Один Бирон где-то доживал в глуши свою кровавую жизнь. Вспомнил их последнюю театральную встречу на станции, холодный театральный поклон. «Неужели еще придется встретиться и с Бироном? Как же с ним встретиться?» О других не стоило думать: они были немногим лучше сегодняшнего осла с сувениром. «Без врагов скучно жить, надо будет завести себе новых…»
Он так давно ушел из жизни (хоть старался за всем следить по ведомостям), что ему трудно было себе представить новое царствование, новых людей, новый Петербург: пелымских купцов теперь знал неизмеримо лучше, чем нового государя или новую армию. Почти с бешенством он думал, что за эти украденные у него, вычеркнутые из его жизни двадцать лет мог бы, находясь у власти, перевернуть Россию! Думал, что все-таки еще не поздно, что на месте быстро во всем разберется, что будет дальше, до конца, до последней минуты, делать свое дело. И еще о многом другом думал граф Миних, глядя в ту ночь с крыльца на спящий под снегом, забытый Богом Пелым… Метель уже неслась выше уровня крыльца. В шалаше вогул, почувствовавший во сне наступление снежной бури, проснулся, вскочил, чтобы помолиться Воршуду о своей несчастной, превратившейся в лихорадку, сестре, и спросонья, с ужасом, красными от скипидара глазами уставился на освещенную луной огромную фигуру, точно всплывавшую из снежного вихря.
VIII
Над Петербургом стояла волшебная белая ночь. В саду при особняке на Мойке пышно цвела сирень, еще доцветала черемуха, и смешанный аромат их, ни с чем несравнимый по прелести, изнурял жильцов дома, вызывая головную боль и бессонницу. Профессор Ломоносов давно перешел из спальной в небольшую комнату рядом с кабинетом. Но и там спал очень плохо. Было жарко и душно, сладкий запах его преследовал. Давала себя чувствовать и боль в ногах, оставшаяся от недавней тяжкой болезни, – не надеялся было выздороветь. Он долго ворочался на диване, вставал, подходил, морщась от боли, к окну, садился там с книгой, – читать можно было без свечи, единственное в мире волшебство, – но не читал и, посидев, снова возвращался на диван. Эта ноющая, тупая, нудная боль одинаково мешала и сну, и работе. Вернувшись в пятый или шестой раз, решил больше не вставать: все равно. Кроме боли и духоты, мешало заснуть то обилие мыслей, которое составляло и радость, и гордость, и несчастье его жизни, – об этом когда-то стихи написал:
Так я в сей бездне углублен,
Теряюсь, мысльми утомлен…
Теперь все почти мысли, даже сулившие новую славу, были густо окрашены в черный цвет: поздно, едва ли что удастся довести до конца. После болезни стало ясно, что на долгий век рассчитывать нечего. Он старался не думать о смерти и действительно думал о ней не много, а когда думал, то чувствовал не страх и не отчаяние, а раздражение, решимость и торопливость: кому-то не поддаться и спешить, – главное спешить, как перед отпуском, когда непременно накапливаются важные срочные дела. В последнее время люди, с которыми проходила его жизнь, стали умирать как будто уж очень часто, и он всякий раз испытывал то же чувство: скорей похоронить, не думать – и торопиться: отрывают от важного дела.

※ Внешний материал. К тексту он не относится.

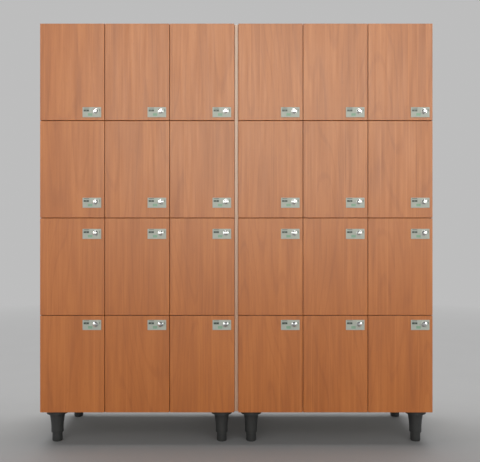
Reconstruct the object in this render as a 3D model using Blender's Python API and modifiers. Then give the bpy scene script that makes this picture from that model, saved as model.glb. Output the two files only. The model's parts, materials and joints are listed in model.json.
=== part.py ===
"""Coin operated locker: two banks of twelve compartments on adjustable legs.

Each bank is a board carcass with three columns and four rows of overlay doors, hinged on
their left edge. Each door carries a coin lock whose knob turns a cam into a slot in the board
beside it. Metres, +Z up, +Y to the back; the origin is on the floor, at the middle of the
outline, and the doors face -Y.
"""

import math

import bmesh
import bpy
from mathutils import Matrix, Vector

# Banks, boards and doors
BANKS = ("left", "right")
COLUMNS = 3
ROWS = 4  # row 1 is the top row
PITCH_X = 0.300
PITCH_Z = 0.450
BOARD = 0.018
BACK_PANEL = 0.006
CARCASS_DEPTH = 0.493
BANK_GAP = 0.016
STRIP_DEPTH = 0.040
TOUCH_GAP = 0.0003
DOOR_THICKNESS = 0.020
DOOR_GAP = 0.003
DOOR_STANDOFF = 0.002

# Coin lock on each door
PLATE_WIDTH = 0.086
PLATE_HEIGHT = 0.0465
PLATE_PROUD = 0.0025
PLATE_FROM_EDGE = 0.0144
PLATE_FROM_DOOR_END = {1: 0.0137, 2: 0.0457, 3: 0.0486, 4: 0.0192}
LOW_LOCK_ROWS = (1, 2)  # these locks sit near the door's bottom edge, the others near its top
CASE_WIDTH = 0.066
CASE_HEIGHT = 0.045
CASE_DEPTH = 0.024
CASE_FROM_EDGE = 0.026
COIN_SLOT_LENGTH = 0.024
COIN_SLOT_HEIGHT = 0.0024
COIN_SLOT_DEPTH = 0.034
COIN_SLOT_FROM_PLATE_LEFT = 0.018
COIN_SLOT_FROM_PLATE_TOP = 0.0042

# Knob, plug and cam, turning together
KNOB_FROM_EDGE = 0.0394
KNOB_FROM_PLATE_TOP = 0.0185
KNOB_RADIUS = 0.012
KNOB_TIP_RADIUS = 0.0045
KNOB_PROUD = 0.015
KNOB_RIM = 0.0062
KNOB_SIDES = 12
PLUG_RADIUS = 0.0080
PLUG_BORE_RADIUS = 0.0085
PLUG_END = 0.051
CAM_WIDTH = 0.012
CAM_THICKNESS = 0.004
CAM_START = 0.0455
CAM_HEEL = 0.009
CAM_ENGAGEMENT = 0.008
SLOT_DEPTH = 0.011
SLOT_SIDE_ROOM = 0.002
SLOT_BEYOND_CAM = 0.008
SLOT_ALONG_SWING = 0.028

# Legs
LEG_HEIGHT = 0.150
LEG_INSET_X = 0.0615
LEG_INSET_Y = 0.050
LEG_SIDES = 16
FOOT_RADIUS = 0.0235
SLEEVE_RADIUS = 0.0283
SLEEVE_BOTTOM = 0.041
EDGE_ROUNDING = 0.003
FLARE_BOTTOM = 0.066
FLARE_TOP = 0.128
FLARE_RADIUS = 0.0355
FLARE_STEPS = 3
FLANGE_RADIUS = 0.049
FLANGE_EDGE_BOTTOM = 0.1305

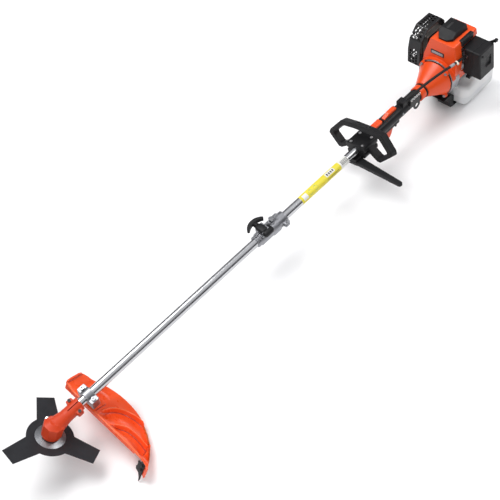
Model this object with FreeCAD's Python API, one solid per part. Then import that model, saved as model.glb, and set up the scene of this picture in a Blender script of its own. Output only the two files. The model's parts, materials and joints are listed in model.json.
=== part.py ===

В эту ночь он, замученный непрекращающейся болью, почувствовал, что окончательный отпуск близок. Мозговая машина, крепко заведенная с вечера, не могла и не хотела остановиться. Мысли вертелись беспорядочно, им не было конца. Нужно закончить работу над катадиоптрической трубой об одном зеркале, – заодно вспомнил и о своей старой ночезрительной трубе, и над ней надо бы еще поработать. Следовало непременно улучшить и анемометр, указывающий скорость и сторону ветра. Недокончен был план исследования вязкости жидких материй по числу капель.